Well despite the leaves being an irritant more importantly to me they are really beautiful.

My friends will tell you that I am always out and about with my camera. In fact one of the benefits of being a wheelchair user is having a backpack that can store my camera so I am never without it.

To me my autumn is watching the leaves change and be constantly amazed by the variety in colour, shape, the various times at which they change and the science geek in me likes the process behind it.

So I will be out and about making a short film about photographing the autumn colours then heading up the motorway to go and see my buddies at Autumnwatch.

It’s these odd moments where I face a conflict between the day to day things that have changed since my injury.
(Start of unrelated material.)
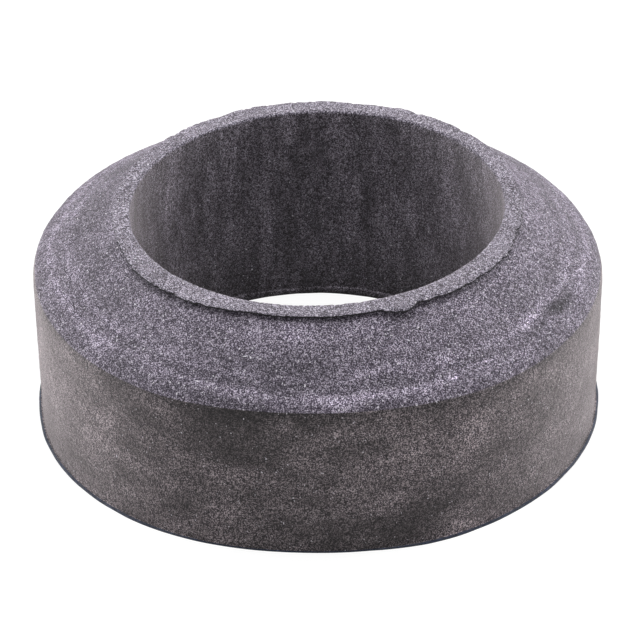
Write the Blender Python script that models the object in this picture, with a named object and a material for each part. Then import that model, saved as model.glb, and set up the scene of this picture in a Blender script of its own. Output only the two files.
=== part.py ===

Often people tell me that my attitude towards what has happened to me is remarkable.

I get a bit embarrassed, but I guess I can see what they are saying. It would be easy for me to resent the leaves when I get stuck or come out of my chair because they are hiding the potholes and puddles.

I have always taken the attitude that my accident should open doors not close them. I like to think that the positive attitude could be helpful to those who are recently injured or who have to realign their lives just like I have had to.

It’s been nearly six years since my injury and I never ever thought that I would be making content for BBC wildlife.

I know that it’s a combination of my ‘get on with it’ attitude, good luck and not giving up that has made these opportunities arise.

The real silver lining is this: I get to do fun things which hopefully are inspiring to others and give a positive message about how acquiring a disability can be the start of good things not the end.

So keep your eyes peeled for me tomorrow evening on Autumnwatch Unsprung on BBC2 8pm. Self promotion – me? Never.